Defects in the electrical conduction system of the heart can lead to a number of potentially life-threatening conditions, such as congestive heart failure (CHF), a fatal cardiac arrhythmia or the like. Implantable devices used to provide electrical pacing of a heart to treat defects in the heart's conduction system, typically called cardiac pacemakers, are known. Such implantable devices work in a variety of ways and may provide electric pulses to multiple areas of a heart. Biventricular pacing devices, for example, provide pulses to both the left and right ventricles of the heart using multiple leads.
In many instances, it may be advantageous to provide cardiac pacing to a heart in a desired timing sequence, with electric pulses having a desired duration or pattern or the like, to result in a desired pattern of contraction of the heart. In some cases of CHF, for example, it may be desirable to allow for increased filling time of the left ventricle to enhance cardiac output and ejection fraction. If the ventricle contracts too early, cardiac output will typically be less than might be achieved with a slightly delayed contraction. In some instances, it may be advantageous for the right and left ventricles to contract simultaneously, while in other cases it may be better for one ventricle to contract slightly ahead of the other. It may also be advantageous to control the timing of contractions of the right and left atria relative to one another as well as to the ventricles. Many different combinations of pacing patterns might be desirable for a variety of different patients, different activity levels and the like.
Cardiac pacing devices have certainly improved the treatment of cardiac conduction defects, but currently available devices still have certain shortcomings. For example, currently available biventricular and other pacing devices typically do not allow for significant (or in some cases any) adjustment. What little adjustment is possible typically involves a time-consuming process that is neither as objective or as accurate as would be desirable. To adjust the timing of a biventricular pacing device, for example, a cardiologist will typically fire the pacing device with a first timing sequence, while a second physician or technologist images the patient's heart during the cardiac cycle using an ultrasound device. Vector measurements are then manually made on the ultrasound images, and a computer is used to approximate cardiac performance from the vector measurements. This process may take as long as fifteen to thirty minutes, just to assess one timing sequence of the pacing device. To compare multiple timings of the pacing device may take several hours spent in a cardiology clinic, which is inconvenient for the patient as well as inefficient for the cardiologist and technician. Furthermore, even after several hours the physician only has data for a few different possible settings of the pacing device, and that data relies on the accuracy of manual measurements performed by the technician. This is just one example of the limited adjustability of today's cardiac pacing devices, but it is typical.
Additionally, once a patient leaves the clinic, any additional adjustments typically require a return visit to the cardiology clinic and another lengthy adjustment process as described above. Thus, it is often difficult to adjust a pacing device to optimize cardiac performance (cardiac output, ejection fraction, and the like) in an individual patient. Similarly, it is also difficult to optimize parameters of the pacing device itself, such as energy consumption which determines battery life, using currently available devices and methods.
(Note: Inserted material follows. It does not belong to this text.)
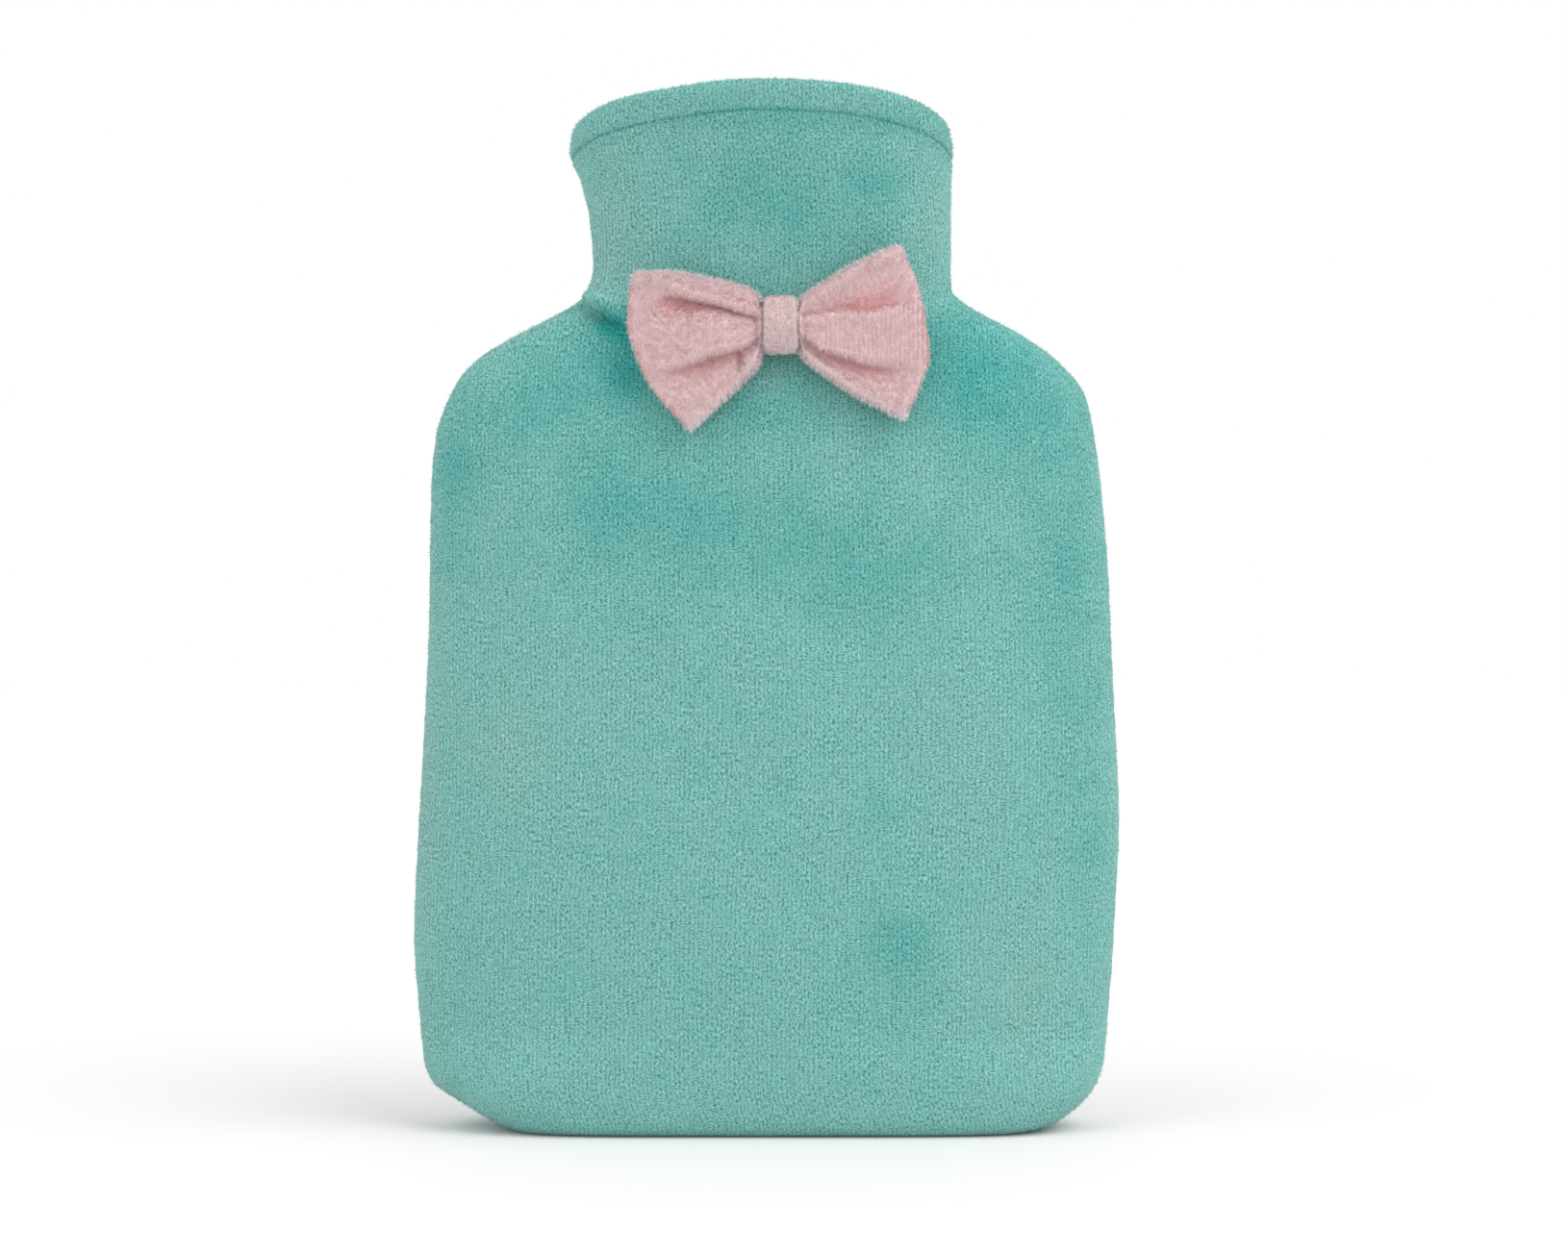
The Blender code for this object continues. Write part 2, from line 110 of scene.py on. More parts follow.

Therefore, it would be desirable to have methods, apparatus and systems for enhancing cardiac pacing. Ideally, such methods, apparatus and systems would facilitate measurement of one or more cardiac characteristics and adjustment of a cardiac pacing device to allow a physician to conveniently assess performance of the pacing device at various settings. Such methods, apparatus and systems would allow a physician to select a timing sequence for a pacing device, such as a delay between firing of left-sided and right-sided leads in the heart, to achieve a desired level of cardiac performance. Also ideally, such adjustments would not only enhance cardiac pacing, and thus overall cardiac performance, but they would also enhance the performance of the cardiac pacing device itself. At least some of these objectives will be met by the present invention.